Like many Americans, I've been wary of labour unions.
Full-time union stagehands at Carnegie Hall earning more than US$400,000 (S$544,000) a year? A union hailing its defence of a New York teacher who smelled of alcohol and passed out in class, with even the principal unable to rouse her? A police union in New York City that has a tantrum and goes on virtual strike?
More broadly, I disdained unions as bringing corruption, nepotism and rigid work rules to the labour market, impeding the economic growth that ultimately makes a country strong.
I was wrong. The abuses are real. But, as unions wane in American life, it is also increasingly clear that they were doing a lot of good in sustaining middle-class life - especially the private sector unions that are now dwindling.
Most studies suggest that about one-fifth of the increase in economic inequality in America among men in recent decades is the result of the decline in unions. It may be more: A study in the American Sociological Review, using the broadest methodology, estimates the decline of unions may account for one-third of the rise of inequality among men.
"To understand the rising inequality, you have to understand the devastation in the labour movement," says labour expert Jake Rosenfeld at the University of Washington and the author of What Unions No Longer Do. Take construction workers. A full-time construction worker earns about US$10,000 less per year now than in 1973, in today's dollars, according to Mr Rosenfeld. One reason is probably that the proportion who are unionised has fallen in that period from more than 40 per cent to just 14 per cent.

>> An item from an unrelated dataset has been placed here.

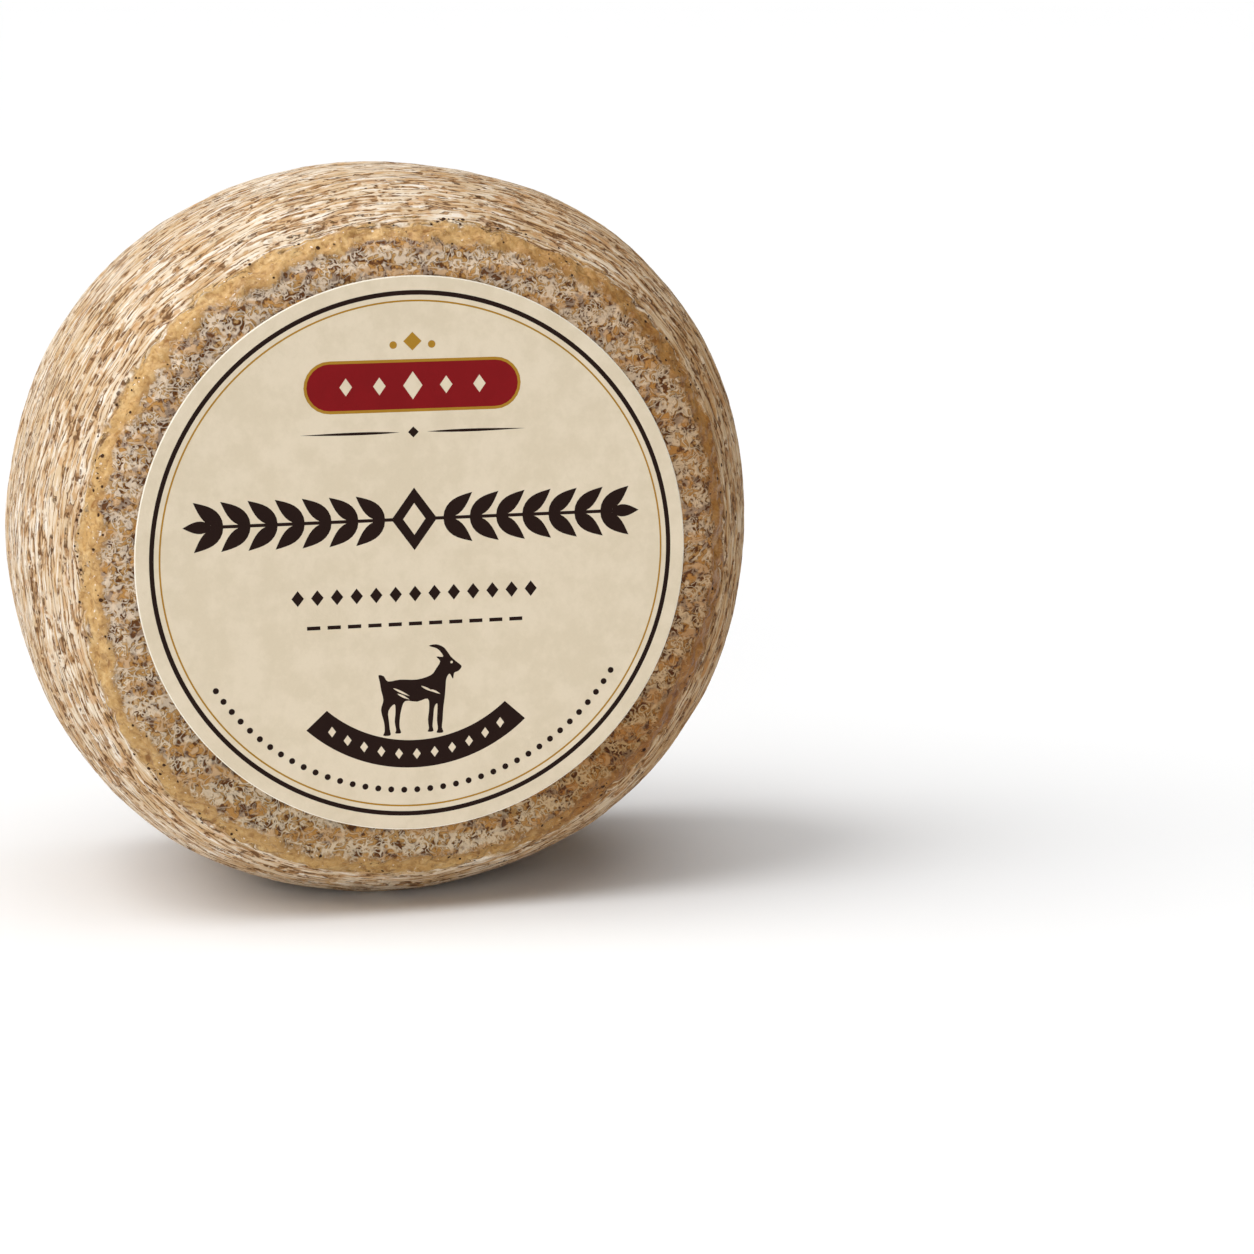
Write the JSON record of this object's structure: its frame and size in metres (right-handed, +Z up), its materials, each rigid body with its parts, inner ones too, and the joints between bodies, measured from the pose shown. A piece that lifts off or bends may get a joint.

"All the focus on labour's flaws can distract us from the bigger picture," Mr Rosenfeld writes. "For generations now the labour movement has stood as the most prominent and effective voice for economic justice." I'm as appalled as anyone by silly work rules and US$400,000 stagehands, or teachers' unions shielding the incompetent. But unions also lobby for programmes like universal pre-kindergarten that help create broad-based prosperity. They are pushing for a higher national minimum wage, even though that would directly benefit mostly non-unionised workers.
I've also changed my mind because, in recent years, the worst abuses by far haven't been in the union shop but in the corporate suite. One of the things you learn as a journalist is that when there's no accountability, we humans are capable of tremendous avarice and venality. That's true of union bosses - and of corporate tycoons. Unions, even flawed ones, can provide checks and balances for flawed corporations.
Many Americans think unions drag down the economy overall, but scholars disagree. American auto unions are often mentioned, but Germany's car workers have a strong union, and so do Toyota's in Japan and Kia's in South Korea.
In Germany, the average car worker earns about US$67 per hour in salary and benefits, compared with US$34 in the United States. Yet Germany's car companies in 2010 produced more than twice as many vehicles as American car companies did, and they were highly profitable. It's too glib to say the problem in the US sector was just unions.
Or look at American history. The peak years for unions were the 1940s and 1950s, which were also some of the fastest-growing years for the US - and with broadly shared prosperity. Historically, the periods when union membership was highest were those when inequality was least.
Professor Richard Freeman, a Harvard labour expert, notes that unions sometimes bring important benefits to industry: They can improve morale, reduce turnover and provide a channel to suggest productivity improvements.
Experts disagree about how this all balances out, but it's clear that it is not a major drag.
"If you're looking for big negatives, everybody knows they don't exist," Prof Freeman says.
Nobel Prize-winning economist Joseph Stiglitz notes in his book The Price Of Inequality that when unions were strong in America, productivity and real hourly compensation moved together in manufacturing. But after 1980 (and especially after 2000) the link seemed to break and real wages stagnated.
It may be that as unions weakened, executives sometimes grabbed the gains from productivity. Perhaps that helps explain why chief executives at big companies earned, on average, 20 times as much as the typical worker in 1965, and 296 times as much in 2013, according to the Economic Policy Institute.
Professor Lawrence Katz, a Harvard labour economist, raises concerns about some aspects of public sector unions, but says that in the private sector (where only 7 per cent of workers are unionised): "I think we've gone too far in de-unionisation." He's right. This isn't something you often hear a columnist say but I'll say it again: I was wrong. At least in the private sector, we should strengthen unions, not try to eviscerate them.